The conductor announced two hours to Tabriz. A small cheer rose from the passengers. Many, like him, would be continuing on to Van in Turkey. Amir had an uncle in Turkey. He hadn’t spoken to him in over a decade and was unable to reach him with the internet down. But family was family.

Shuffling up and down the aisle of the train was a young man, no more than twenty, clutching a plastic bag, eyes wide with fear. He had no ticket beyond Tabriz and begged passengers to help him.

Amir checked the last item in his suitcase. A tarnished brass key.

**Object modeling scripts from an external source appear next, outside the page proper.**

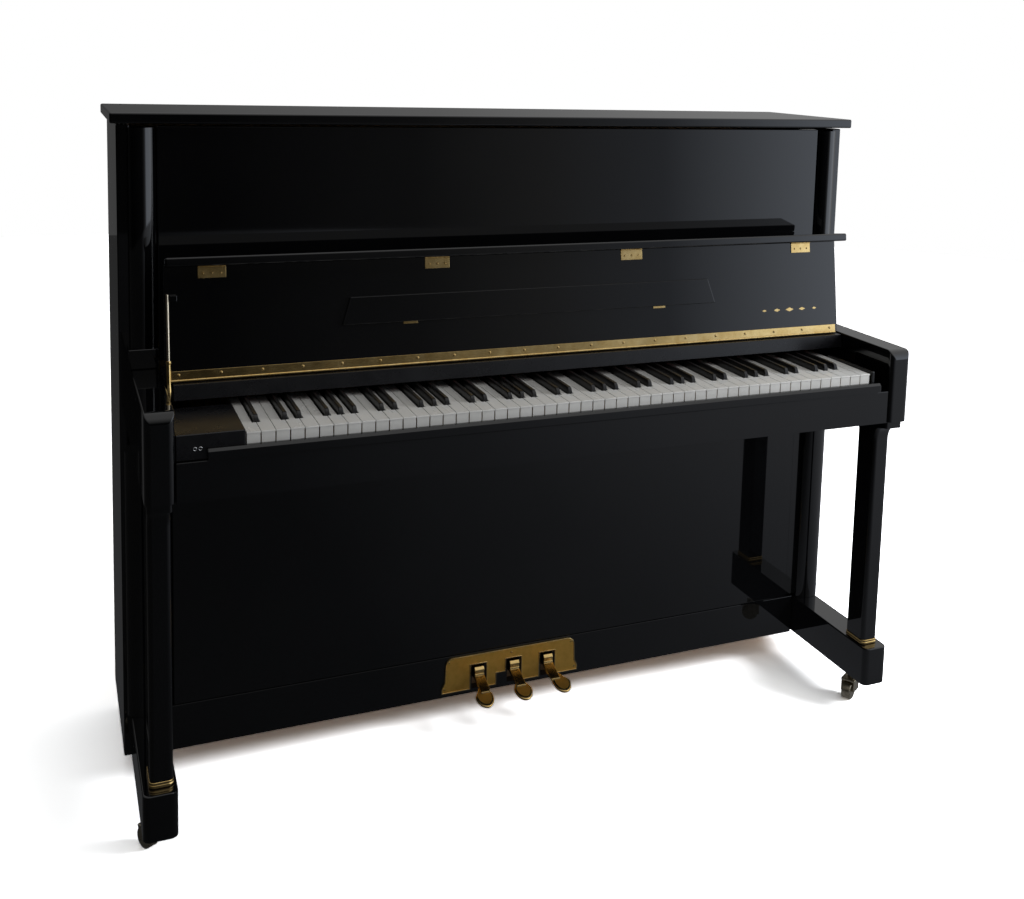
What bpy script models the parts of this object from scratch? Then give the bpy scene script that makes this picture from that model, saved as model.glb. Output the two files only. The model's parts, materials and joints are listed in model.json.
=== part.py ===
"""Upright piano: black gloss case, hinged fall with folding lip and music ledge, three pedals, casters.

Metres. X is the width (bass end negative), Y runs from the player (negative) to the back, Z is up from
the floor. Depths in this file are given from the front edge of the white keys and are shifted by
KEYS_TO_CENTRE when a piece is made, so that the finished piano stands centred on the origin.
"""
import bpy
import bmesh
from math import cos, sin, pi, radians
from mathutils import Matrix, Vector

# ---- overall size ----
KEYS_TO_CENTRE = 0.29175
HEIGHT = 1.240
LID_HALF = 0.7645
LID_FRONT = 0.2660
LID_BACK = 0.5980
LID_UNDER = 1.2212
SIDE_OUT = 0.7535
SIDE_IN = 0.7315
SIDE_FRONT = 0.2910
SIDE_BACK = 0.5940
CASE_BOTTOM = 0.0605

# ---- keyboard ----
WHITE_COUNT = 52
WHITE_PITCH = 1.225 / WHITE_COUNT
KEYBOARD_SHIFT = 0.034
KEYS_LEFT = KEYBOARD_SHIFT - 1.225 / 2
KEYS_RIGHT = KEYBOARD_SHIFT + 1.225 / 2
KEY_TOP = 0.7436
KEY_THICK = 0.0215
KEY_LENGTH = 0.385
BLACK_HEIGHT = 0.0115
BLACK_FRONT = 0.0510
BLACK_HALF = 0.0050
KEY_GAP = 0.0010
BALANCE_PIN = 0.235

# ---- key bed, arms, legs, toes ----
BED_HALF = 0.6875
BED_FRONT = -0.0095
BED_TOP = 0.7065
ARM_IN = 0.6881
ARM_OUT = 0.7351
ARM_TOP = 0.7900
ARM_BOTTOM = 0.6410
ARM_FRONT = -0.0135
ARM_CORNER = 0.0065
LEG_MID = 0.7103
LEG_HALF = 0.0188
LEG_FRONT = 0.0295
LEG_BACK = 0.0840
LEG_CORNER = 0.0085
COVE_SHARE = 0.54
TOE_IN = 0.6855
TOE_OUT = 0.7414
TOE_TOP = 0.1460
TOE_BOTTOM = 0.0650
TOE_FRONT = 0.0090
TOE_CORNER = 0.0120

# ---- fall (key lid) ----
FALL_HALF = 0.6860
FALL_PIVOT = (0.1700, 0.7905)
FALL_LEAN = radians(8.2)
FALL_THICK = 0.0160
FALL_LENGTH = 0.1945
LIP_PIVOT = (0.1935, 0.0018)
LIP_DEEP = 0.0440
LIP_THICK = 0.0157
BUTT_HINGES = (-0.6066, -0.2033, 0.1982, 0.5976)
BUTT_HALF = 0.0235
LEDGE_PIVOT = (0.0765, 0.0034)
LEDGE_HALF_LOW = 0.3832
LEDGE_HALF_HIGH = 0.3677
LEDGE_TOP = 0.1275
ROD_X = -0.6815
DAMPER_FOOT = (0.1560, 0.7640)
DAMPER_ANCHOR = (0.1405, 0.0110)

# ---- pedals ----
PEDALS = (-0.0745, 0.0020, 0.0770)
PAD_FAN = (-0.0050, 0.0015, 0.0115)
PLATE_MID = -0.0030
PLATE_HALF = 0.1418
PLATE_TOP = 0.1437
PLATE_CORNER = 0.0160
SLOT_HALF = 0.0170
SLOT_TOP = 0.1220
PEDAL_NAMES = ("pedal_soft", "pedal_practice", "pedal_sustain")
PEDAL_PIVOT = (0.3500, 0.1040)
PANEL_FRONT = 0.2810

# ---- casters: across, depth, and the way each one trails ----
CASTERS = {
    "front_left": (-0.7200, 0.0900, 118.0),
    "front_right": (0.7170, 0.0900, 212.0),
    "back_left": (-0.7150, 0.5350, 75.0),
    "back_right": (0.7150, 0.5350, 100.0),
}
WHEEL_RADIUS = 0.0190
CASTER_TRAIL = 0.0160

for old in list(bpy.data.objects):
    bpy.data.objects.remove(old, do_unlink=True)

piano = bpy.data.collections.new("upright_piano")
bpy.context.scene.collection.children.link(piano)

COLOURS = {
    "gloss_black": (0.012, 0.012, 0.014, 1.0),
    "brass": (0.78, 0.56, 0.20, 1.0),
    "ivory_white": (0.90, 0.89, 0.85, 1.0),
    "ebony_black": (0.02, 0.02, 0.02, 1.0),
    "spruce": (0.72, 0.53, 0.31, 1.0),
    "beech": (0.62, 0.42, 0.24, 1.0),
    "iron_gold": (0.62, 0.47, 0.20, 1.0),
    "steel": (0.62, 0.63, 0.65, 1.0),
    "felt": (0.80, 0.78, 0.72, 1.0),
}


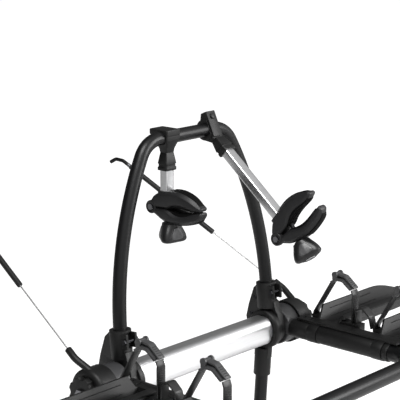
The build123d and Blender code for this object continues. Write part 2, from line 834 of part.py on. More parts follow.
def make_square_clamp(frame):
    """Clamp of the short arm: a square column with a flat cap over the hoop's bar."""
    with BuildPart() as clamp:
        with BuildSketch(frame.offset(-clamp_w / 2)):
            with Locations(((clamp_square_end - clamp_top) / 2, 0)):
                Rectangle(clamp_square_end + clamp_top, clamp_d)
            with Locations((cap_t / 2 - clamp_top, cap_reach / 2)):
                RectangleRounded(cap_t, clamp_d + cap_reach, cap_t / 3)
        extrude(amount=clamp_w)
        chamfer(clamp.edges().filter_by(Axis.X), soft_edge)
        with BuildSketch(square_to_arm(frame, clamp_square_end)):
            RectangleRounded(clamp_d, clamp_w, soft_edge)
        with BuildSketch(square_to_arm(frame, clamp_end)):
            RectangleRounded(clamp_neck_d, clamp_neck_w, soft_edge)
        loft()
        with BuildSketch(square_to_arm(frame, clamp_end)):
            Circle(spigot_r)
        extrude(amount=arm_start - clamp_end)
        with BuildSketch(frame.offset(-clamp_w)):
            Circle(tube_r + bar_fit)
        extrude(amount=2 * clamp_w, mode=Mode.SUBTRACT)
    finish(clamp, "short_arm_clamp")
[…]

A few months after returning to Isfahan, his father gave him the key. It was to an apartment he inherited from his grandfather. He could have it. Like father like son, he had said. He lived there for 17 years. The yellow piece of tile was from there. The weight of the key felt heavy in his fingers, heavy with the weight of family history.

Amir looked at the boy. Something inside him gave way, the loosening of the last thread of selfishness. He stood, spoke to the boy, and pressed his onward ticket to Van into the young man’s palm.

The boy protested, tears welling, but Amir shook his head.

The train pulled into a stop at Tabriz station, and Amir took the young man to board the onward train, out of the country, and told him, after he arrived in Turkey, to find his uncle and tell him Amir sent him.

Waving goodbye quickly, melodrama was for the foolish, Amir stepped back onto the platform with only his suitcase and no clear plan beyond walking to the open-air cafe across the street to get a cup of tea.

None of us worker bees control the hive, an ancient Persian poet wrote.

Letting go of the struggle for control made him feel unburdened. For the first time in his life, Amir felt free.